Annecy: Auf den musikalischen Spuren von Jean-Jacques Rousseau

Notker Blechner

Frankfurt am Main (Weltexpresso) - Vor einem Jahr hat Annecy die Schlacht um die Olympischen Winterspiele 2018 verloren. Die Niederlage hat dem Tourismus-Image der Stadt nicht geschadet. Die malerische Altstadt und der berühmte See locken zahlreiche Besucher in das "Venedig des Nordens". Selbst der bekannte schweizerisch-französische Philosoph Jean-Jacques Rousseau, dessen 300. Geburtstag derzeit gefeiert wird, erlag den Reizen von Annecy… und einer Madame.
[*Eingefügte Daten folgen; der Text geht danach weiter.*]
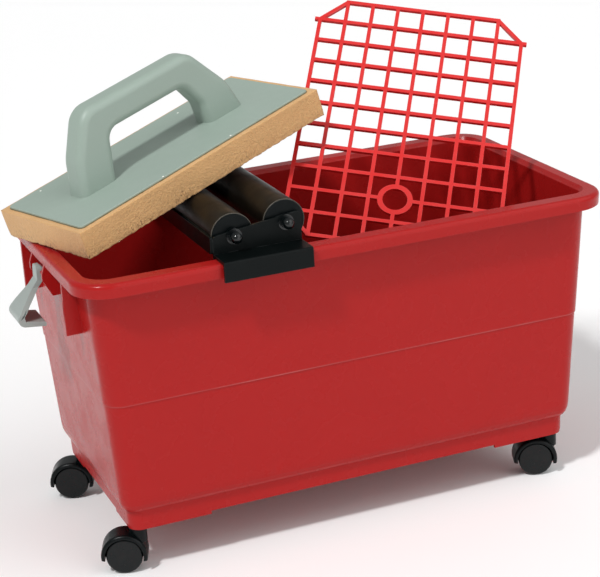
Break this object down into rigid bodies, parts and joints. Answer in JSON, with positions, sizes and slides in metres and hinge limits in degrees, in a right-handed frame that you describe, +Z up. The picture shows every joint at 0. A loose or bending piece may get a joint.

"Wussten Sie, dass Jean-Jacques Rousseau ein begnadeter Musiker war und sogar eine Oper komponierte?", fragt Fremdenführerin Eliane die Besucher und erntet ungläubiges Kopfschütteln. "Rousseau hat mehrere Jahre in Annecy verbracht und bei Madame de Warens die Musikkunst erlernt", erklärt Eliane. Weil die Ausbildung für den jungen Rousseau in Genf zu hart war, flüchtete er 1728 über die schweizerische Grenze nach Annecy in Frankreich, um dort unterzutauchen. In der Musik fand der Philosoph seine zweite Leidenschaft. Er arbeitete als freier Musiklehrer und gab Konzerte in Annecy. Die 13 Jahre ältere Madame de Warens half dem jungen Rousseau maßgeblich bei seiner Musik-Karriere und vermittelte ihm Stellen.

"Mama" und Liebhaberin

Anfangs verband die beiden eine Mutter-Kind-Beziehung. Später schließlich wird er ihr Liebhaber. "Ich wurde ganz ihr Werk, ganz ihr Kind", schilderte Rousseau. Noch heute erinnert die Rue Jean-Jacques Rousseau an den berühmten Gast der Stadt.

Rousseau war nicht der einzige Genfer, den es in die Savoyen-Metropole trieb. Als Genf protestantisch wurde, flüchteten viele Katholiken aus der Stadt und zogen bevorzugt nach Annecy. Damals hieß die Stadt "Rom der Alpen" mit Anspielung an den Vatikan. Dank der Schweizer Katholiken florierte die Stadt im 18. und 19. Jahrhundert. Sie gründeten Handwerksbetriebe und führten die Papier- und Metallindustrie am Fuße der Alpen ein.

Carnot beendete die Überschwemmungen

Am meisten aber haben die Bewohner von Annecy den Aufstieg ihrer Stadt einem französischen Präsidenten zu verdanken: Sadi Carnot. Der Ingenieur, der auch noch aus Annecy stammte, entwickelte 1810 die "Vannes du Thiou", ein System, das den Fluss Thiou kontrollierte und so die ständigen Überschwemmungen verhinderte. Denn bis zu Beginn des 19. Jahrhunderts war die Stadt hilflos den Wassermassen ausgesetzt, die von den Bergen herunterkamen.

Bis heute spielt das Wasser eine dominierende Rolle in Annecy. Kanäle schlängeln sich durch die historische Altstadt. Eine Vielzahl von romantischen Steinbrücken führen die Besucher übers Wasser. Wegen seiner Kanäle und Brücken wird Annecy auch gerne "das Venedig des Nordens" genannt, erklärt Stadtführerin Eliane.

Arkaden bieten Regenschutz

Besonders markant ist die Architektur der Altstadt mit ihren zahlreichen Gebäude-Arkaden. Sie bieten Schutz vor dem Regen. Unter den Arkaden befinden sich oft Restaurants und Cafés, in denen Einheimische und Touristen Spezialitäten wie Fondue oder Kartoffelgratin auf Savoier Art genießen. Im Sommer lässt es sich gut draußen sitzen.

Beliebtester Anlaufpunkt ist das Wasser-Schloss. "Bis 1860 war es ein Gefängnis", erzählt Eliane. "Es herrschten schreckliche Bedingungen: es war kalt und feucht, es gab Ratten, und immer wieder wurden die Zellen überflutet." 1860 wurde aus dem Gefängnis der Justizpalast. Während des Zweiten Weltkriegs wurde das Gebäude wieder zum Gefängnis umfunktioniert und diente der Miliz der Vichy-Regierung, die Widerstandskämpfer der Résistance zu verhören und zu foltern. Heute ist das ehemalige Gefängnis ein Museum.

Erst seit 162 Jahren gehört Annecy zu Frankreich. Der französische König annektierte anno 1860 einfach die damals zu Piermont-Sardinien gehörende Stadt. Diese geschichtliche Fügung haben die Einwohner von Annecy bis heute nicht bereut.